> _Job_
Extract exactly those lines that lie between the start of the material and the line with "204.5), (207.0, 220.2))]", including both boundary lines and no others.

____________________

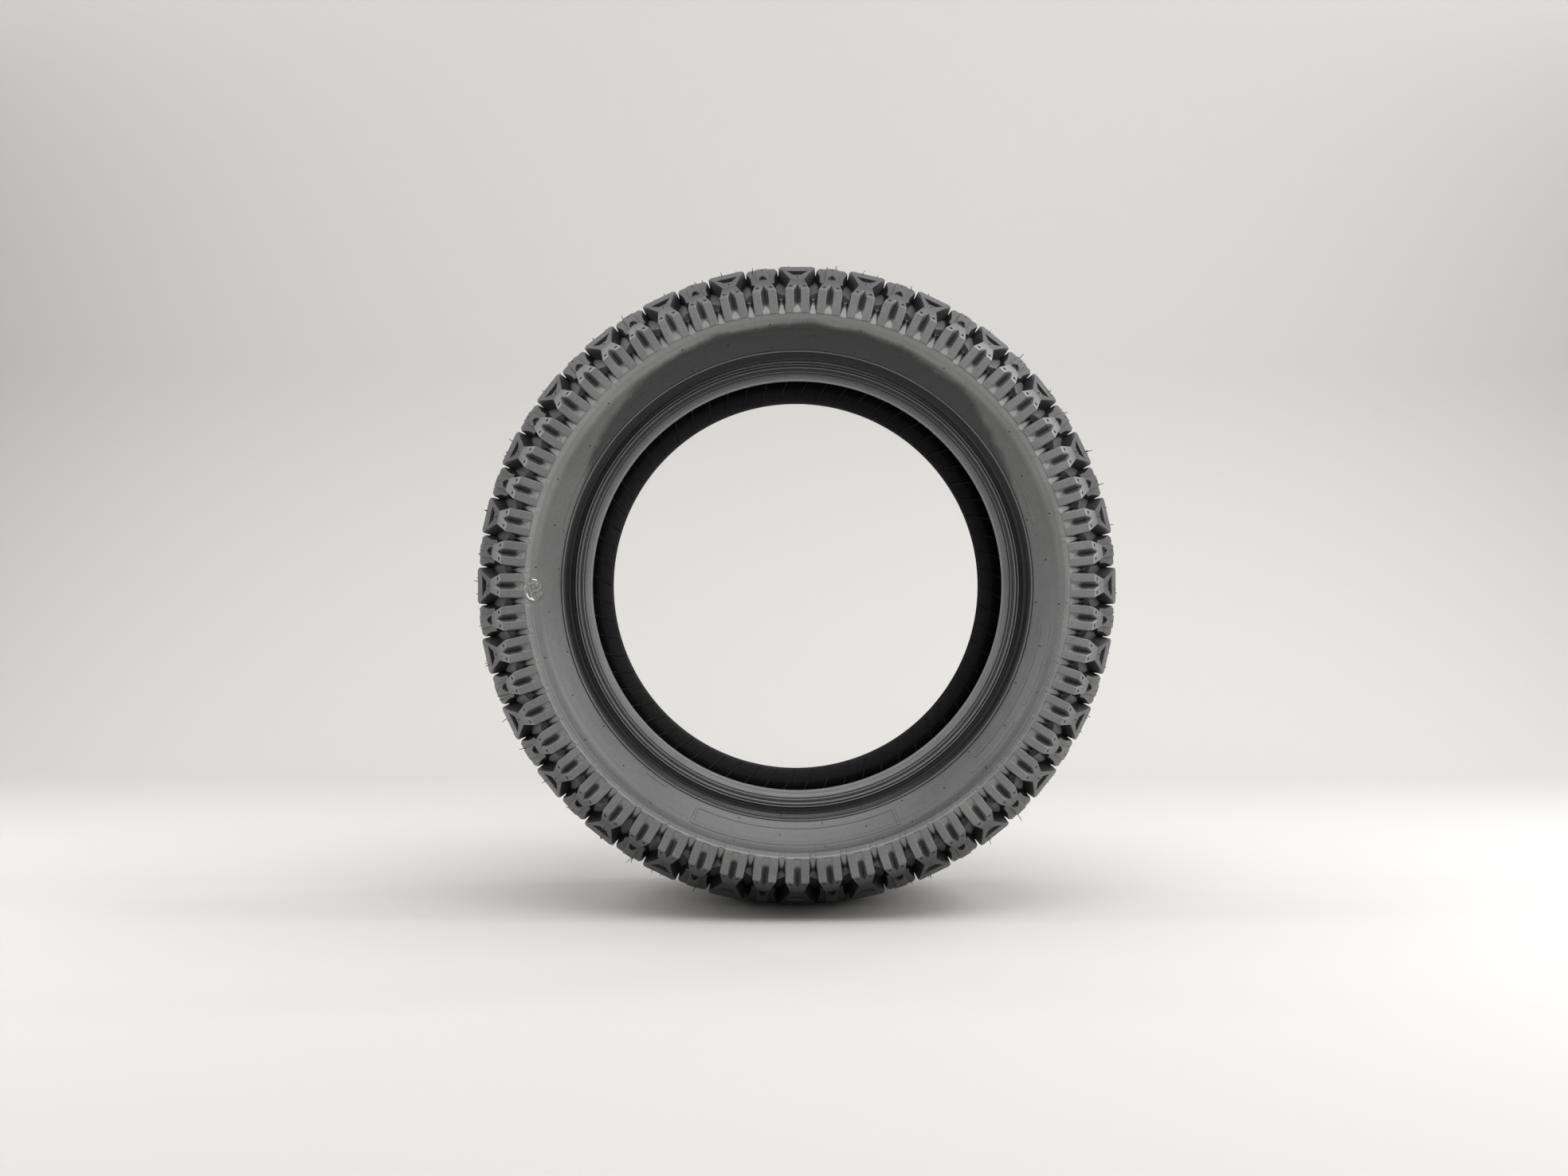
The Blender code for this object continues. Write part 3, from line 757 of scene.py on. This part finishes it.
# Each bar's two angles in degrees, from the top towards +X, and its two radii. The last four frame a panel.
BARS = [
    ((54.0, 78.0), (207.5, 210.2)),
    ((283.0, 306.0), (202.9, 206.2)),
    ((213.0, 219.0), (202.9, 205.6)),
    ((317.0, 329.0), (207.2, 210.0)),
    ((99.0, 118.0), (215.2, 218.2)),
    ((122.0, 137.0), (215.2, 218.2)),
    ((100.0, 134.0), (208.3, 211.4)),
]
BARS += [((157.0, 204.0), (207.0, 207.9)), ((157.0, 204.0), (219.3, 220.2))]
BARS += [((156.5, 157.2), (207.0, 220.2)), ((203.8, 204.5), (207.0, 220.2))]


def side_light_mask(place, cloud):
    """Painted light down the sides of the wall and under the lug feet, there much more towards the top than
    the bottom; towards the top it starts only just under the feet, leaving the upper wall as painted shade
    with a ragged clouded edge. A painted highlight runs along the rim-line ridge.
    """
    radius, height = radius_of(place)
    light_inner_edge = 199.0 + height.step(0.25, 1.0) * 22.0
    foot = radius.step(219.0, 223.0)
    ridge_highlight = (1.0 - abs(radius - 200.5).step(0.4, 0.8)) * 0.5
    sides = (radius - light_inner_edge + (cloud - 0.5) * 14.0).step(-3.0, 4.0) * radius.step(201.6, 202.8)
    return sides * (0.43 + height * (foot * 0.45 + 0.07) + foot * 0.12) + ridge_highlight


# The side rubber's black is its shaded tone, and the lighter tone is painted light, with some clouded dust.
SIDE_BLACK, SIDE_DUST_AND_LIGHT = (0.028, 0.028, 0.0285), (0.22, 0.22, 0.218)
side_rubber = rubber("side_rubber", SIDE_BLACK, SIDE_DUST_AND_LIGHT, 0.42, grain=0.07, light_mask=side_light_mask)
dot_rubber = rubber("vent_dots", (0.012, 0.012, 0.0125), (0.02, 0.02, 0.02), 0.4)
for side, label in ((-1, "left"), (1, "right")):
    wall = turned("sidewall_skin_" + label, SIDE_LINE, side_rubber, side, SIDE_TURNS, smooth_under=32.0)
    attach(wall, "root")
    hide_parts("sidewall_" + label)
    dot_points = []
    dot_faces = []
    for k in range(VENTS_ROUND):
        for degrees, r in VENT_DOTS:
            a = math.radians(degrees + 360.0 / VENTS_ROUND * k)
            line = [on_wall(r, a, side, SUNK_IN), on_wall(r, a, side, 0.5)]
            stalk(dot_points, dot_faces, line, (0.8, 0.6))
    dots = new_piece("sidewall_vent_dots_" + label, dot_points, dot_faces, dot_rubber, smooth_under=30.0)
    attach(dots, "root")
    bar_points = []
    bar_faces = []
    for angles, radii in BARS:
        raised_bar(bar_points, bar_faces, side, angles, radii)
    bars = new_piece("sidewall_bars_" + label, bar_points, bar_faces, side_rubber, smooth_under=30.0)
    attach(bars, "root")


# The beads: rubbered cloth wrapped round the wire, from the toe inside, round the heel and up to the rim
# line. Fine ridges seal on the rim's flange, and short vent ticks cross the groove above them.
BEAD_LINE = [
    (105.6, 199.0),
    (105.0, 198.2),
    (104.3, 197.0),
    (103.6, 196.0),
    (103.6, 195.4),
    (104.3, 195.1),
    (103.7, 194.7),
    (104.0, 193.4),
    (104.7, 193.1),
    (104.3, 192.7),
    (104.75, 191.2),
    (105.1, 190.4),
    (105.8, 189.9),
    (106.2, 189.4),
    (106.1, 188.5),
    (105.5, 188.2),
    (105.4, 187.8),
    (106.3, 187.4),
    (106.25, 186.2),
    (105.6, 185.9),
    (105.5, 185.4),
    (106.2, 185.0),
    (106.15, 184.1),
    (105.7, 183.8),
    (106.3, 183.3),
    (106.1, 182.6),
    (105.95, 181.2),
    (105.6, 180.6),
    (105.1, 179.4),
    (104.2, 178.1),
    (103.0, 177.5),
    (99.0, 177.1),
    (95.0, 176.7),
    (93.4, 176.4),
    (92.6, 176.7),
    (92.25, 177.6),
    (92.1, 179.0),
    (92.1, 190.6),
]
# Radii and half widths of the seal grooves, where painted shade darkens the bead's colour.
BEAD_GROOVES = ((188.0, 0.6), (184.8, 0.6), (182.0, 0.4))
TICK_LINE = [(104.9, 198.0), (104.0, 196.0), (103.95, 193.0), (104.2, 191.4), (106.1, 189.8), (106.3, 184.0)]


def bead_light_mask(place, cloud):
    """Painted light on the ring that bears on the flange, less towards the top, with a painted highlight
    along the toe (more towards the top) and along the lip at the rim line, painted shade in the seal
    grooves, and none on the inner side.
    """
    radius, height = radius_of(place)
    ring = (0.7 - height * 0.3) * (1.0 - radius.step(189.4, 190.0))
    ring = ring + (1.0 - radius.step(178.8, 179.8)) * (height * 0.3 + 0.15)
    for groove, half in BEAD_GROOVES:
        ring = ring * (0.1 + abs(radius - groove).step(half, half + 0.5) * 0.9)
    lip_highlight = (1.0 - abs(radius - 194.9).step(0.3, 0.6)) * 0.25
    return (ring + lip_highlight) * aside(place).step(93.0, 95.0)


# The cloth's black is its shaded tone, and the lighter tone is painted light.
CLOTH_BLACK, CLOTH_DUST_AND_LIGHT = (0.006, 0.006, 0.0065), (0.16, 0.16, 0.16)
chafer_cloth = rubber("chafer_cloth", CLOTH_BLACK, CLOTH_DUST_AND_LIGHT, 0.38, grain=0.14, light_mask=bead_light_mask)
set_inputs(chafer_cloth, Specular_IOR_Level=0.35)
for side, label in ((-1, "left"), (1, "right")):
    bead = turned("bead_skin_" + label, BEAD_LINE, chafer_cloth, side, SIDE_TURNS, smooth_under=32.0)
    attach(bead, "root")
    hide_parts("chafer_" + label)
    tick_points = []
    tick_faces = []
    for k in range(VENTS_ROUND):
        a = math.radians(4.0 + 360.0 / VENTS_ROUND * k)
        line = [Vector((r * math.sin(a), side * y, r * math.cos(a))) for y, r in TICK_LINE]
        stalk(tick_points, tick_faces, line, (0.3,) * len(line))
    ticks = new_piece("bead_ticks_" + label, tick_points, tick_faces, chafer_cloth, smooth_under=70.0)
    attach(ticks, "root")


# The inner liner: a thin airtight skin of black rubber over the inside of the plies, with the slanted vent
# lines that the curing bladder presses into it. These run on over the inner wrap of the beads.
LINER_LINE = [
    (92.0, 190.4),
    (92.1, 197.0),
    (95.2, 201.6),
    (103.0, 211.8),
    (108.6, 219.6),
    (110.6, 223.4),
    (110.4, 227.6),
    (108.6, 230.8),
    (96.2, 241.4),
    (80.0, 247.8),
    (65.4, 253.4),
    (46.0, 257.6),
    (30.0, 261.0),
    (0.0, 261.1),
]
LINER_TURNS = 280
VENT_LINES, VENT_SLANT = 64, 0.0027
VENT_LINE = [(92.15, 178.4), (92.1, 184.0), (92.1, 190.4)] + LINER_LINE[1:9]
# The liner's near black is darker than the same rubber in its vent lines: painted shade for the inside of
# the tire.
liner_rubber = rubber("liner_rubber", (0.0035, 0.0037, 0.0045), (0.006, 0.0065, 0.008), 0.45, grain=1.0)
set_inputs(liner_rubber, Specular_IOR_Level=0.3)
other_half = [(-y, r) for y, r in LINER_LINE[-2::-1]]
liner = turned("liner_skin", LINER_LINE + other_half, liner_rubber, 1, LINER_TURNS, smooth_under=40.0)
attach(liner, "root")
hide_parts("inner_liner")
vent_points = []
vent_faces = []
for side in (-1, 1):
    for k in range(VENT_LINES):
        line = []
        for y, r in VENT_LINE:
            a = 2 * math.pi * k / VENT_LINES + side * VENT_SLANT * (r - 177.0)
            line.append(Vector((r * math.sin(a), side * (y - 0.25), r * math.cos(a))))
        stalk(vent_points, vent_faces, line, (0.9,) * len(line))
line_rubber = rubber("liner_lines", (0.028, 0.029, 0.032), (0.04, 0.041, 0.044), 0.45, grain=0.5)
vents = new_piece("liner_vent_lines", vent_points, vent_faces, line_rubber, smooth_under=70.0)
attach(vents, "root")


# The inspection sticker: a round of clear glossy film pressed on under the lug feet at nine o'clock, a
# little puckered at the rim; here it is an opaque glossy skin of mottled grey.
STICKER_RADIUS, STICKER_ANGLE, STICKER_R = 9.6, math.radians(-91.0), 223.4
STICKER_SIDES, STICKER_FLATTEN = 48, 0.76
film = new_material("clear_label")
place = Value.node("ShaderNodeTexCoord", {}, {}, 3)
blotch = noise(place, 420.0, 3.0, 0.6)
film_bump = {"Strength": 0.2, "Distance": 0.0006, "Height": blotch}
film_tint = {"Factor": blotch.step(0.42, 0.66), 6: (0.13, 0.13, 0.128, 1.0), 7: (0.24, 0.24, 0.235, 1.0)}
set_inputs(
    film,
    Base_Color=Value.node("ShaderNodeMix", {"data_type": "RGBA"}, film_tint, 2),
    Roughness=0.12,
    Coat_Weight=1.0,
    Normal=Value.node("ShaderNodeBump", {}, film_bump),
)
sticker_points = []
sticker_faces = []
STICKER_RINGS = [(0.0, 0.75), (0.4, 0.7), (0.8, 0.6), (0.9, 1.05), (1.0, 0.7), (1.0, 0.15)]
for share, lift in STICKER_RINGS[1:]:
    for k in range(STICKER_SIDES):
        a = 2 * math.pi * k / STICKER_SIDES
        reach = STICKER_RADIUS * share
        pucker = 0.08 * math.sin(5 * a) * share
        r = STICKER_R + reach * math.sin(a) * STICKER_FLATTEN
        angle = STICKER_ANGLE + reach * math.cos(a) / STICKER_R
        sticker_points.append(on_wall(r, angle, -1, lift + pucker))
sticker_points.append(on_wall(STICKER_R, STICKER_ANGLE, -1, 0.75))
for ring in range(len(STICKER_RINGS) - 2):
    low = STICKER_SIDES * ring
    high = low + STICKER_SIDES
    for k in range(STICKER_SIDES):
        j = (k + 1) % STICKER_SIDES
        sticker_faces.append((low + k, low + j, high + j, high + k))
for k in range(STICKER_SIDES):
    sticker_faces.append((len(sticker_points) - 1, (k + 1) % STICKER_SIDES, k))
sticker = new_piece("sticker_film", sticker_points, sticker_faces, film, smooth_under=40.0)
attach(sticker, "root")
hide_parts("inspection_sticker")


# What lies hidden between liner and tread: cord plies, breakers, cushion rubber, bead wire, filler and
# flipper. They keep their solids, and get the look of cord in skim rubber, coated wire and plain rubber.
def cord(name, light, dark, fineness):
    """Parallel cords under a thin skim of rubber."""
    made = new_material(name)
    place = Value.node("ShaderNodeTexCoord", {}, {}, 3)
    lines = Value.node(
        "ShaderNodeTexWave",
        {"bands_direction": "DIAGONAL"},
        {"Vector": place, "Scale": fineness, "Distortion": 0.0},
        1,
    )
    fuzz = noise(place, 400.0, 2.0, 0.5)
    tint = {"Factor": lines * 0.7 + fuzz * 0.3, 6: (*dark, 1.0), 7: (*light, 1.0)}
    set_inputs(
        made,
        Base_Color=Value.node("ShaderNodeMix", {"data_type": "RGBA"}, tint, 2),
        Roughness=0.7 + fuzz * 0.15,
        Normal=Value.node("ShaderNodeBump", {}, {"Strength": 0.5, "Distance": 0.0003, "Height": lines}),
    )
    return made


wire = new_material("bead_wire")
place = Value.node("ShaderNodeTexCoord", {}, {}, 3)
scratch = noise(place, 500.0, 3.0, 0.5)
set_inputs(wire, Base_Color=(0.55, 0.42, 0.26, 1.0), Metallic=1.0, Roughness=0.25 + scratch * 0.2)
plain = {
    "undertread": rubber("cushion_rubber", (0.03, 0.03, 0.032), (0.04, 0.04, 0.041), 0.6),
    "body_ply_outer": cord("body_cord", (0.33, 0.27, 0.18), (0.07, 0.06, 0.05), 190.0),
    "breaker_ply_outer": cord("breaker_cord", (0.40, 0.33, 0.23), (0.08, 0.07, 0.06), 150.0),
    "bead_filler_left": rubber("hard_rubber", (0.025, 0.025, 0.027), (0.03, 0.03, 0.031), 0.55),
    "bead_flipper_left": cord("flipper_cloth", (0.28, 0.25, 0.2), (0.06, 0.055, 0.05), 260.0),
    "bead_core_left": wire,
}
for node, surface in plain.items():
    for twin in sorted({node, node.replace("outer", "inner"), node.replace("left", "right")}):
        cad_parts[twin].data.materials.clear()
        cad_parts[twin].data.materials.append(surface)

____________________

> _Task result_
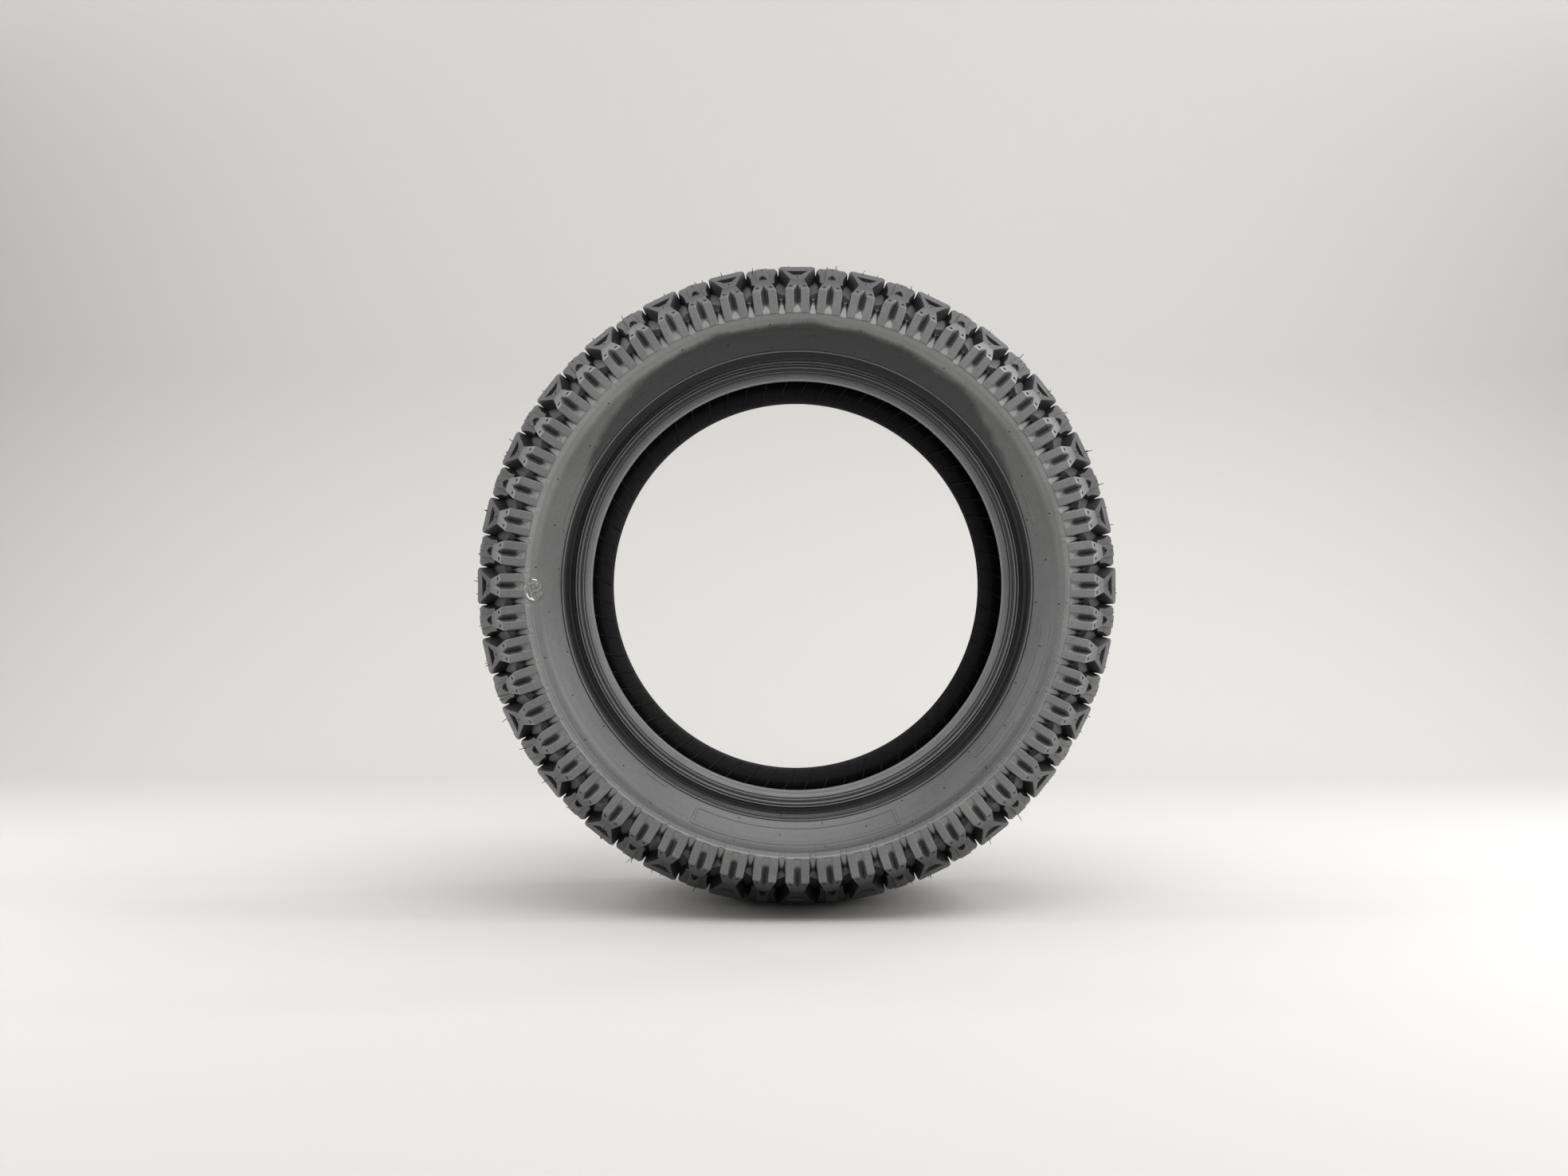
The Blender code for this object continues. Write part 3, from line 757 of scene.py on. This part finishes it.
# Each bar's two angles in degrees, from the top towards +X, and its two radii. The last four frame a panel.
BARS = [
    ((54.0, 78.0), (207.5, 210.2)),
    ((283.0, 306.0), (202.9, 206.2)),
    ((213.0, 219.0), (202.9, 205.6)),
    ((317.0, 329.0), (207.2, 210.0)),
    ((99.0, 118.0), (215.2, 218.2)),
    ((122.0, 137.0), (215.2, 218.2)),
    ((100.0, 134.0), (208.3, 211.4)),
]
BARS += [((157.0, 204.0), (207.0, 207.9)), ((157.0, 204.0), (219.3, 220.2))]
BARS += [((156.5, 157.2), (207.0, 220.2)), ((203.8, 204.5), (207.0, 220.2))]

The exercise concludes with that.